There's no disputing that the end of the F1 road for the championship's latest most-experienced driver is "more closer than the beginning!", as Raikkonen acknowledges with a laugh. His initial two-year Alfa contract is up at the end of 2020 and, although nothing has been officially announced at the time of writing, he has been linked with an extension into 2021. But when the end does come - this year, next year, whenever - will that be the last time he is seen in the F1 sphere?
"I don't know. Probably... [it] depends," comes the typical staccato response. "Obviously I will never do any commentating or anything, that's for sure. But you never know what happens. And if there's some work, obviously I'd try to keep coming to the track [with it] for sure. [But] my kids, they are both interested in the sport and so if they want to come one day, we should come. But I wouldn't say that I'm desperate to come because I do try to enjoy them with other things than that."

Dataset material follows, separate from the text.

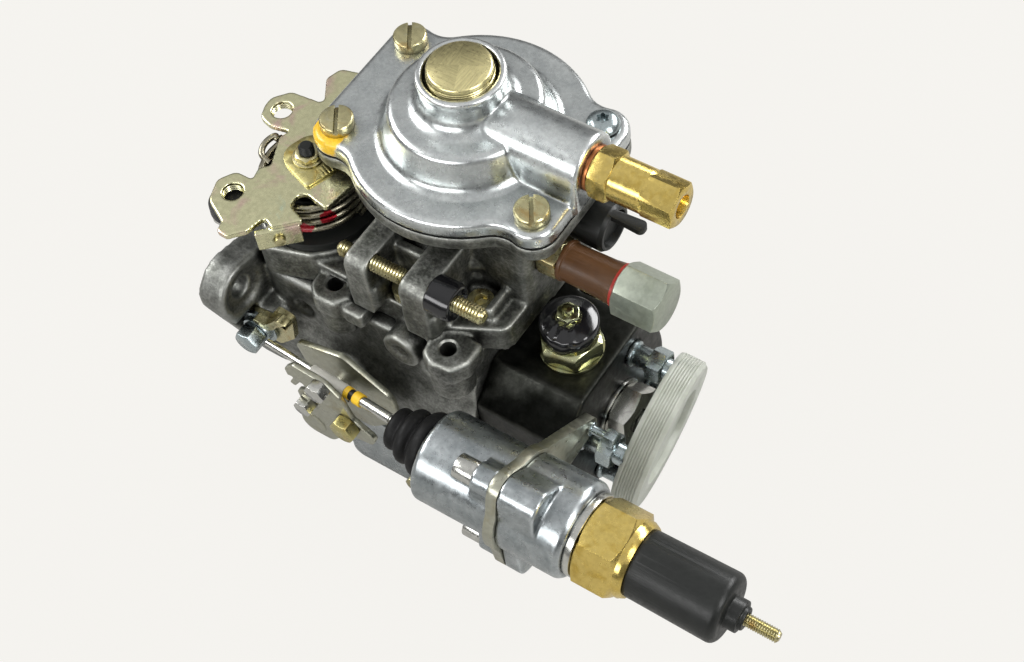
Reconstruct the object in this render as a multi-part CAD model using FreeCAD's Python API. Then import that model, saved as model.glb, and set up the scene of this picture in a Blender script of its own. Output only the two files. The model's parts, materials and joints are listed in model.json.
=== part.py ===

Sooner or later, F1 will have to assess Raikkonen's legacy, even if he still has time to add a bit more history.
He won't hold onto the record he doesn't care about for long if he does stop, this year or next. The returning Alonso, who also made his debut in Australia in 2001, will be 18 races behind Raikkonen's total if the Finn starts all of the remaining scheduled races in 2020.
But Raikkonen's world champion status will never disappear - even if one title probably understates his speed, particularly in the opening years of his F1 story.
Raikkonen simply does what he enjoys. And that's why, right now, he's still at it.